To follow the lines the flower’s roots trace, we must wonder about the omnipresent essence of Saturn. While his characters’ rebellion may have been justified – the discomfort they felt in their privacy being violated – the futility of their cause easily surfaces from the inability to reach Saturn. The members of the gang “never pierced the sky” and instead of inflicting wounds on their creator, they kindled the flames of their destruction; the shots they fired toward Saturn returned to land requiring the gang members to shelter “themselves from their own fire.” The peace and collaboration that Saturn wished to create are destroyed by his own creation. The flowers used here to reveal this loss is telling. He writes of the flower harvest season as a mass field of death. When the members of the gang cut the stems of the flowers, they left exposed “tightly braided roots still clutching each other.” This suggests that the flowers’ foundation and the community they formed with each other were strong and (literally) cut short by an unnecessary cause.

While Plascencia offers readers the freedom to side with either Saturn or EMF, I trust that the meaning and purpose behind his words – a Latino author clearly concerned with heritage and close ties between people – is to reveal the pain and damage that we, as humans, cause ourselves by our “pride.” This is emphasized with a language of religious rebellion against a benevolent and caring creator. The freedom that Federico de la Fe inspired on fellow flower pickers is of course not absent of all merit. But the lesson here is that greed and over-indulgence – a desire for freedom from observation – can at times uproot the structure that safeguards life and wellbeing. Just as sharp blades cut the growth, beauty, and aroma that flowers provide. Plascencia drew a close-knit community but realized that his creation took a life of its own: a program for self-destruction.

Exam Questions

1) In Citizen, the stories written by Rankine are supplemented with images that indirectly reference the stories. In thinking about such experimental books that convey their message via the written word and images, which medium is more powerful: the written word or the image? Do images in books carry more weight than the written word and are the meanings that images embody more/less/as reliable than those expressed through language?

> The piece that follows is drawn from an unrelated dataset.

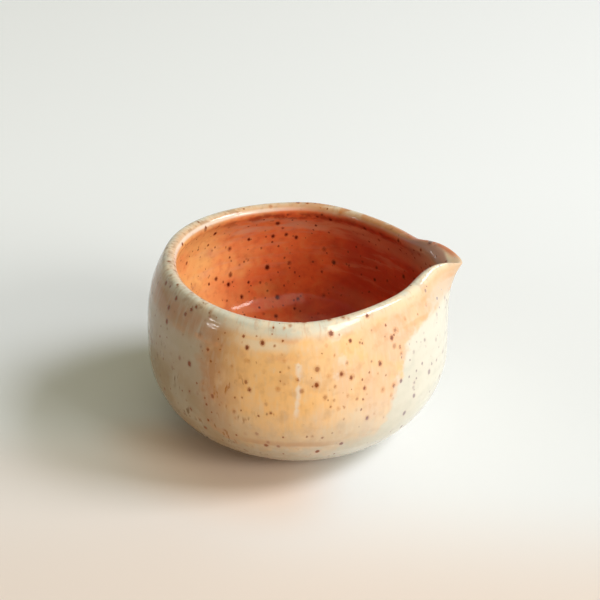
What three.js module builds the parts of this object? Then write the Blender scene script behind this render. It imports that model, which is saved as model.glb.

2) Reflecting on the structure of experimental books like The People of Paper, we are often overwhelmed with competing perspectives expressed through expanding and decreasing columns. Does the structure on each page take away from the content/message that the author conveys? Which is more important?

3) As cited in class, the root of authority is author. Why are so many experimental books, like Citizen and The People of Paper, concerned with questioning the authenticity/legitimacy of authority? To address current social-political issues, do we need the medium of experimental books? Do experimental books grant the writer freedom and immunity from consequence in engaging with sensitive topics like authority?